Typically, the length of time between the conditions associated with these springtime events occurring is between eight to 10 weeks in much of the contiguous U.S.  

This year, the duration between these parts of the season was four or more weeks longer than normal in much of the Northeast, and northern Ohio and Indiana (green areas on the map).

2020 spring season length departure from average.

Reports to Nature’s Notebook, the USA National Phenology Network’s plant and animal phenology observing program, reveal similar patterns in plants and animal activity. In New York, leaf emergence and elongation was still being reported in late May in, a full month later than in the previous nine years.  

Reports of leaf emergence in maples (Acer spp.) in New York, 2011-2020, submitted to the USA National Phenology Network’s community science program, Nature’s Notebook. The peak in leaf emergence is noticeably later in 2020 (red line) than in all previous years.

In the Washington, D.C. region, flowering dogwoods boasted open flowers weeks later into the season than in most recent years.

Reports of open flowers in flowering dogwood (Cornus florida) in the Washington, D.C. region, 2015-2020, submitted to m, Nature’s Notebook.

And in northern Ohio and Indiana, white trilliums flowered for longer than in any of the previous five years. The earlier portion of the spring season certainly seemed stretched out in these parts of the country.

Reports of open flowers in white trillium (Trillium grandiflorum) in northern Ohio and Indiana, 2015-2020, submitted to Nature’s Notebook.

The rest of the country didn’t experience such a long spring. In the Southeast, the length of time between the beginning of warmth and the transition to later spring conditions was one to two weeks shorter than normal.
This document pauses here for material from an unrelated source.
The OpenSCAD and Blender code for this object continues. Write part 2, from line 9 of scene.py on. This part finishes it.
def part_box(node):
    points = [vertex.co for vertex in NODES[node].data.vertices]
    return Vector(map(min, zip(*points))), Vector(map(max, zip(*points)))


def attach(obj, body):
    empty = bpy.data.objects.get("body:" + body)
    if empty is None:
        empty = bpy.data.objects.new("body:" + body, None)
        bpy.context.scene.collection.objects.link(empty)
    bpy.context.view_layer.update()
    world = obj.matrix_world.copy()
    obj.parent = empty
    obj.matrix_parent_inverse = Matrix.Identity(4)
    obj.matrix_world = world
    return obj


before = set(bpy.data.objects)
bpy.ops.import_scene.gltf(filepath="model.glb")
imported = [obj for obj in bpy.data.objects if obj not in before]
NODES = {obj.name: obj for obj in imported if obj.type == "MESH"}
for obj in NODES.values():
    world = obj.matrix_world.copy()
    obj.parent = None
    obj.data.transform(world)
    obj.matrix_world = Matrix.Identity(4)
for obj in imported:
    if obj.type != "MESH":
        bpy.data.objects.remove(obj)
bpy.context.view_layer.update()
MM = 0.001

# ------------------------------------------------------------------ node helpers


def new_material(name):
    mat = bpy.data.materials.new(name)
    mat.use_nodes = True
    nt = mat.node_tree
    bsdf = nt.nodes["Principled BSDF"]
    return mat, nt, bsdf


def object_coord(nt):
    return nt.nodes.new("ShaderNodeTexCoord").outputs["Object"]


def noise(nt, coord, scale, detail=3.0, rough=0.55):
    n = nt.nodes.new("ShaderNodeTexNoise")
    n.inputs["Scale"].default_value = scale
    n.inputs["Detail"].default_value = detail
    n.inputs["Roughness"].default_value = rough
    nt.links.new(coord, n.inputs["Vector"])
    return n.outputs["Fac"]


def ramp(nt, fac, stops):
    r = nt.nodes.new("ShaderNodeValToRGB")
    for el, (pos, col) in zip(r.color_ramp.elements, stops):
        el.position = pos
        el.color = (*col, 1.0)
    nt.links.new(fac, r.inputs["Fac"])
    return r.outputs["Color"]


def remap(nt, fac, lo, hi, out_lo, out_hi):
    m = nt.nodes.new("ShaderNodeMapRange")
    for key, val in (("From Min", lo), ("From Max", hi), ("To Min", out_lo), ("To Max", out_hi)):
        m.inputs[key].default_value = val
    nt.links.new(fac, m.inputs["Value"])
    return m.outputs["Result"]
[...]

The primary driving force behind these patterns was the evolution of warm and cool spells throughout the early spring season. A strongly positive Arctic Oscillation kept cold polar air restricted to Canada in March, allowing unusually warm temperatures to flourish across the eastern U.S. These warm temperatures caused rapid accumulation of warmth in southern states and drove earlier-than-average phenological activity in the region. This weather pattern broke down in April, when cooler-than-average temperatures were observed from the northern Great Plains to the central and eastern U.S. The rapid accumulation of warmth that occurred in March was effectively paused as cooler conditions persisted through April.
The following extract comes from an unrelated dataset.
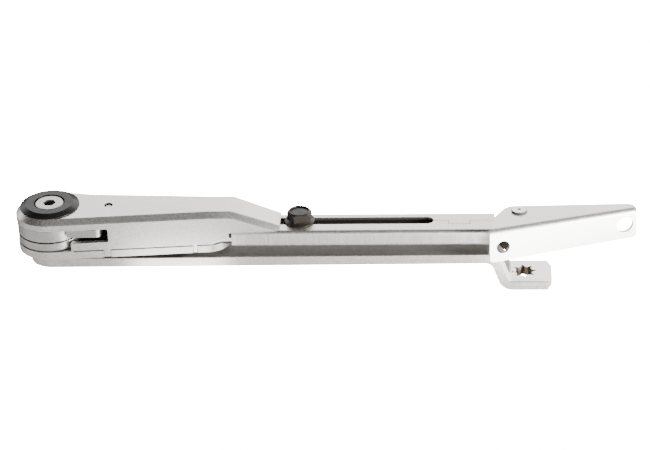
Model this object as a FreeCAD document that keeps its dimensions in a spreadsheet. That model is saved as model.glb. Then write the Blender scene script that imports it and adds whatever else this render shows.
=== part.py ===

March (top) and April (bottom) average temperatures.
source: WestWide Drought Tracker

And, though spring was longer than normal in the Northeast this year, stretched-out seasons like these aren’t unheard of. Similarly “stretched out” springs in the Northeast occurred in 2001, 2003, 2010, and 2015. These years were similarly characterized by anomalous early-season warmth followed by cooler temperatures and a mid-spring stall in warmth accumulation. 

So what?

The early start to spring in much of the south and east this year had dramatic and visible impacts, including an early start to the allergy season, increased frost risk to specialty crops, and an earlier emergence of turf, garden, and landscape pests. But the flip conditions from March to April, resulting in a dramatic slowdown in warmth accumulation and a "stretched out" spring in the Northeast was noteworthy. And in the rest of the country, the length of the spring season was pretty typical.

Whether the seasons starts early is one thing… but how it plays out is another story. The length of the spring this year was noticeable in parts of the Northeast and Midwest; otherwise, not that remarkable.

Technical notes

The length of season was estimated by comparing the duration in days between 50 growing degree days and 450 growing degree days (base 0°C temperature; growing degrees calculated in Celsius) in 2020 to the long-term average duration (1981-2010).